### DATA FOR THIS EXERCISE
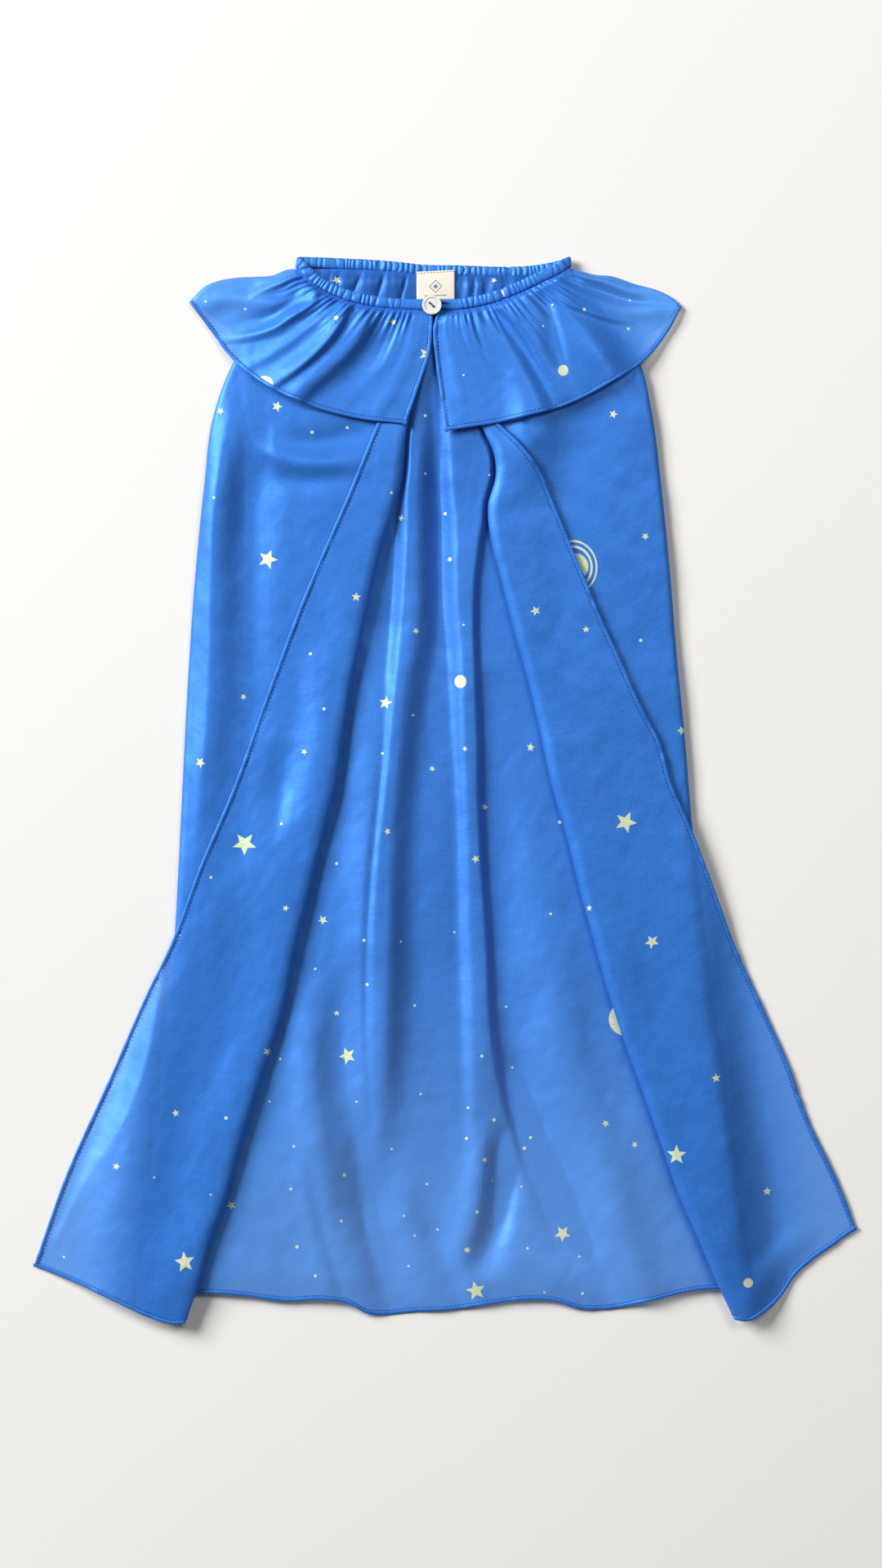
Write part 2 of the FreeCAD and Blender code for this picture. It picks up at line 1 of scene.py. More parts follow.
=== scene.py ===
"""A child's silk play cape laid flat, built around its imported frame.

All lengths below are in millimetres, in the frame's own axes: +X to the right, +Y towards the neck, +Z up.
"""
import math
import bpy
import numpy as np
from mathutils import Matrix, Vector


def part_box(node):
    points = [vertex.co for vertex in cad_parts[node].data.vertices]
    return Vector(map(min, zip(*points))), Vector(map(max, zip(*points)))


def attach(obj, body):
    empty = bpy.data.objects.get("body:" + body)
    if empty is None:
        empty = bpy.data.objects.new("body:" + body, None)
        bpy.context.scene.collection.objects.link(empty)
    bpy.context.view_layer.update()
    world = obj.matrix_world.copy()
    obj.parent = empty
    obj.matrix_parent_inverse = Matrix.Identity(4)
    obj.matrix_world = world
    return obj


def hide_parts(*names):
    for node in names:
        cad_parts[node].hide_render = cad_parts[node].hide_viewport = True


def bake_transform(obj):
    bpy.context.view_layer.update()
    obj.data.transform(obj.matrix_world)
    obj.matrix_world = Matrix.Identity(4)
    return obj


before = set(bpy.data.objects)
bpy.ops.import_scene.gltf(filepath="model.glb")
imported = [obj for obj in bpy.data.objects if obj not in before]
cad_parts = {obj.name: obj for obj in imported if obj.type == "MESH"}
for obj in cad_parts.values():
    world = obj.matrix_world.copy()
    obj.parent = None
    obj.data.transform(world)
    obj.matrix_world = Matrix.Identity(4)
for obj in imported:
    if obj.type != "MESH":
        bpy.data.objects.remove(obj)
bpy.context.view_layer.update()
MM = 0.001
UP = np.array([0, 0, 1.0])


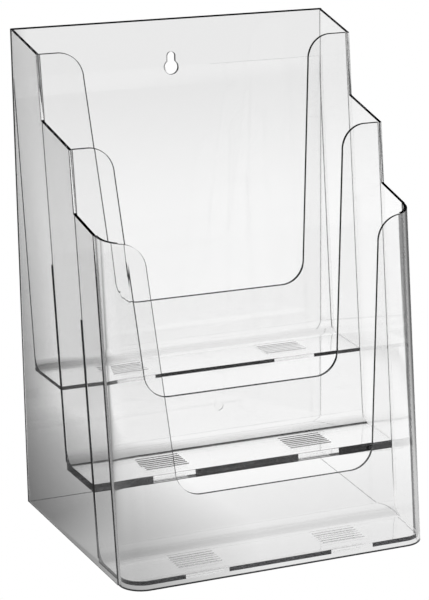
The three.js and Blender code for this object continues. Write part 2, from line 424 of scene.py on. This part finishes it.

### PROBLEM TO WORK ON
Reproduce the data, keeping every line exactly the same.

### EXERCISE ANSWER
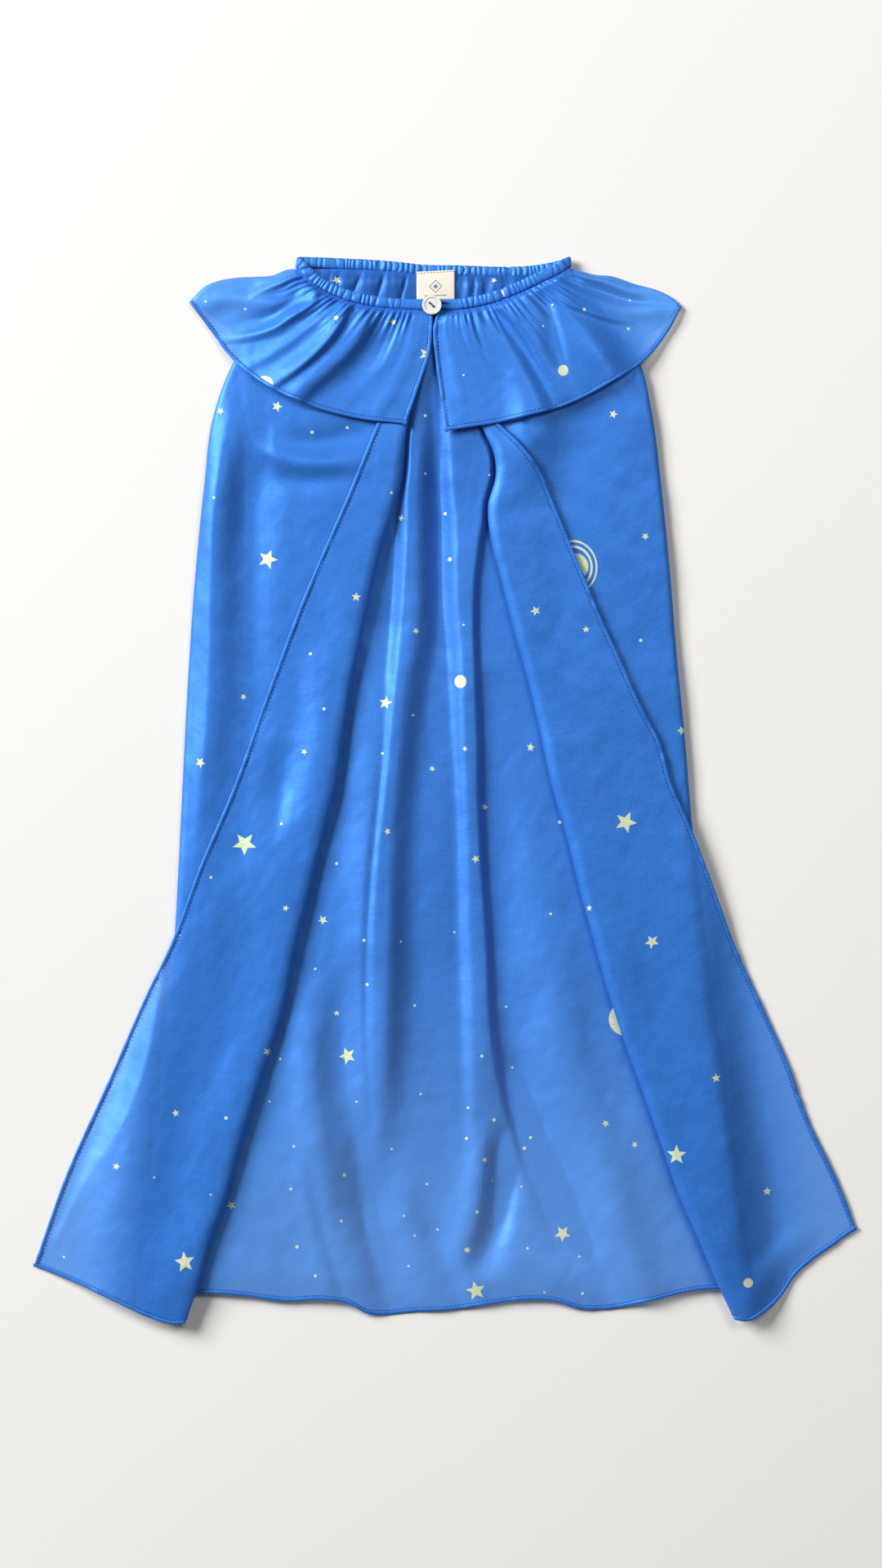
Write part 2 of the FreeCAD and Blender code for this picture. It picks up at line 1 of scene.py. More parts follow.
=== scene.py ===
"""A child's silk play cape laid flat, built around its imported frame.

All lengths below are in millimetres, in the frame's own axes: +X to the right, +Y towards the neck, +Z up.
"""
import math
import bpy
import numpy as np
from mathutils import Matrix, Vector


def part_box(node):
    points = [vertex.co for vertex in cad_parts[node].data.vertices]
    return Vector(map(min, zip(*points))), Vector(map(max, zip(*points)))


def attach(obj, body):
    empty = bpy.data.objects.get("body:" + body)
    if empty is None:
        empty = bpy.data.objects.new("body:" + body, None)
        bpy.context.scene.collection.objects.link(empty)
    bpy.context.view_layer.update()
    world = obj.matrix_world.copy()
    obj.parent = empty
    obj.matrix_parent_inverse = Matrix.Identity(4)
    obj.matrix_world = world
    return obj


def hide_parts(*names):
    for node in names:
        cad_parts[node].hide_render = cad_parts[node].hide_viewport = True


def bake_transform(obj):
    bpy.context.view_layer.update()
    obj.data.transform(obj.matrix_world)
    obj.matrix_world = Matrix.Identity(4)
    return obj


before = set(bpy.data.objects)
bpy.ops.import_scene.gltf(filepath="model.glb")
imported = [obj for obj in bpy.data.objects if obj not in before]
cad_parts = {obj.name: obj for obj in imported if obj.type == "MESH"}
for obj in cad_parts.values():
    world = obj.matrix_world.copy()
    obj.parent = None
    obj.data.transform(world)
    obj.matrix_world = Matrix.Identity(4)
for obj in imported:
    if obj.type != "MESH":
        bpy.data.objects.remove(obj)
bpy.context.view_layer.update()
MM = 0.001
UP = np.array([0, 0, 1.0])


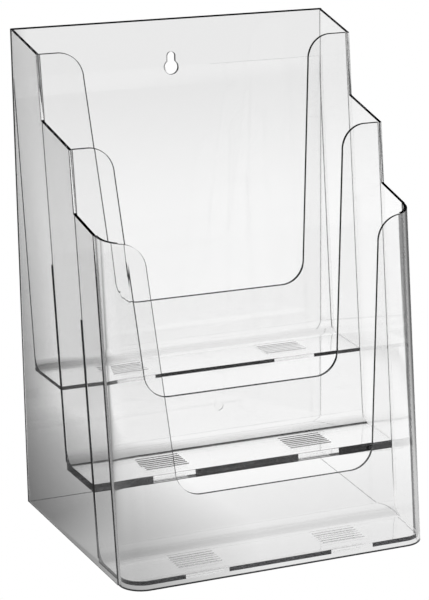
The three.js and Blender code for this object continues. Write part 2, from line 424 of scene.py on. This part finishes it.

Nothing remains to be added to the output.